The bilingual premium. If your Canadian operations will serve Quebec or require French-language capability, bilingual talent commands a 10-20% premium. Budget accordingly, and start recruiting bilingual talent early — the pool is competitive.
Integration: Where HR Strategy Meets Market Entry
The three HR pillars don't operate in isolation. They connect directly to your market entry timeline and budget.
Month 1-2: Employment law architecture and compensation benchmarking run concurrently with entity setup and regulatory compliance. These workstreams inform each other — your corporate structure affects payroll tax obligations, which affect compensation modelling.
Month 3-4: Talent acquisition begins based on validated compensation data and compliant employment infrastructure. Your first hires should be made with agreements and policies already in place — not retroactively papered after onboarding.
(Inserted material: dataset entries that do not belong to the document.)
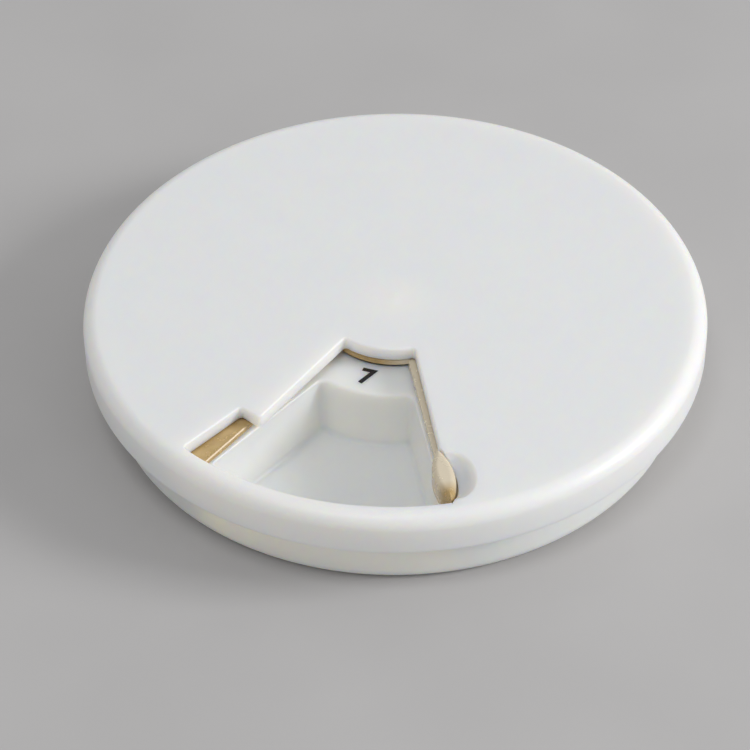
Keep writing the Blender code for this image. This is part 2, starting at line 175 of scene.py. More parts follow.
# Amber plastic with a painted sheen of reflected light and of white showing through. The sheen makes it paler
# along its leading side and towards the nub's crest, and fades out at the nub's outer end, which keeps the
# plastic's own deeper amber
AMBER_DEEP = (0.56, 0.39, 0.165, 1.0)
AMBER_LIGHT = (0.66, 0.48, 0.225, 1.0)
AMBER_PAINTED_SHEEN = (0.90, 0.81, 0.64, 1.0)
AMBER_GLOSS = (0.20, 0.32)
AMBER_TRANSMISSION = 0.2
FLOW_NOISE = (420.0, 3.0)
HAZE_NOISE = (900.0, 2.0)
RIPPLE_NOISE = (700.0, 1.0)
RIPPLE_STRENGTH = 0.10
RIPPLE_HEIGHT = 0.1 * MM
SHEEN_SIDE_START = 0.5 * MM
SHEEN_SIDE_END = 4.0 * MM
SHEEN_FADE_START = 38.2 * MM
SHEEN_FADE_END = 40.2 * MM

# Ink of the numbers
INK_DEEP = (0.004, 0.004, 0.005, 1.0)
INK_LIGHT = (0.016, 0.016, 0.018, 1.0)
INK_NOISE = (3000.0, 3.0)
INK_ROUGHNESS = 0.45

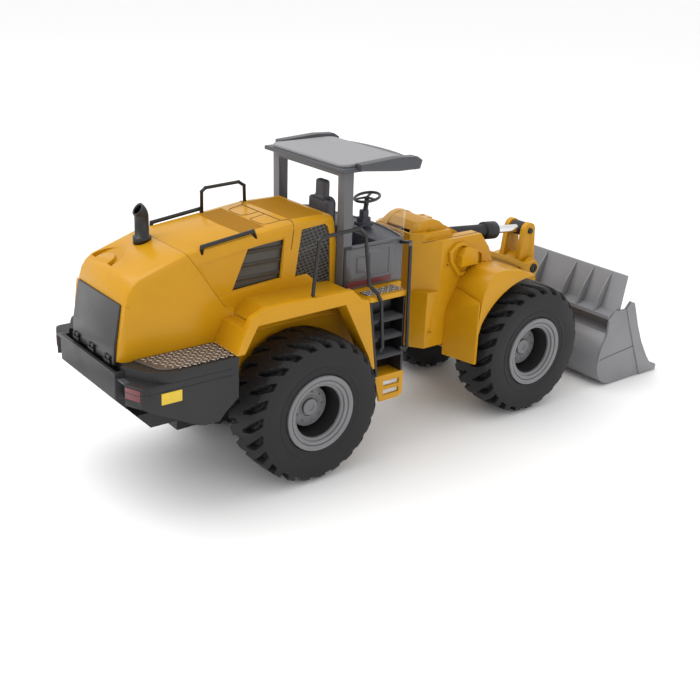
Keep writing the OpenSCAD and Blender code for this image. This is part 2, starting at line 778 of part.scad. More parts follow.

Month 5-8: As the team grows, ongoing HR infrastructure scales: performance management frameworks, workplace investigation protocols, progressive discipline processes — all designed for Canadian legal requirements, not imported from headquarters.
Month 9-12: Post-launch HR review. Are your employment agreements holding up? Is your compensation competitive in the market? Are there compliance gaps emerging? This review should be scheduled proactively, not triggered by a problem.
The Cost of Getting It Wrong
We worked with a US technology company that entered Canada without a market entry talent strategy. Within 18 months, they faced a constructive dismissal claim from a VP they reorganized out of a role ($180K settlement), a human rights complaint related to their interview process ($45K in legal fees, reputational damage), an Employment Standards Act audit triggered by incorrect overtime classification ($65K in back-pay and penalties), and the departure of three key hires who received better offers from competitors with proper Canadian benefits packages.
Total HR-related cost: over $350K — more than triple what a comprehensive market entry HR strategy would have cost.
The Bottom Line
Your HR strategy isn't separate from your market entry strategy. It is your market entry strategy. The entity structure, the regulatory compliance, the go-to-market plan — none of it works without the right people, hired correctly, compensated competitively, and managed in compliance with Canadian law.
If your market entry plan has a one-slide talent section, it has a gap that will cost you. We build HR strategy into every market entry engagement because we've seen what happens when it's treated as an afterthought.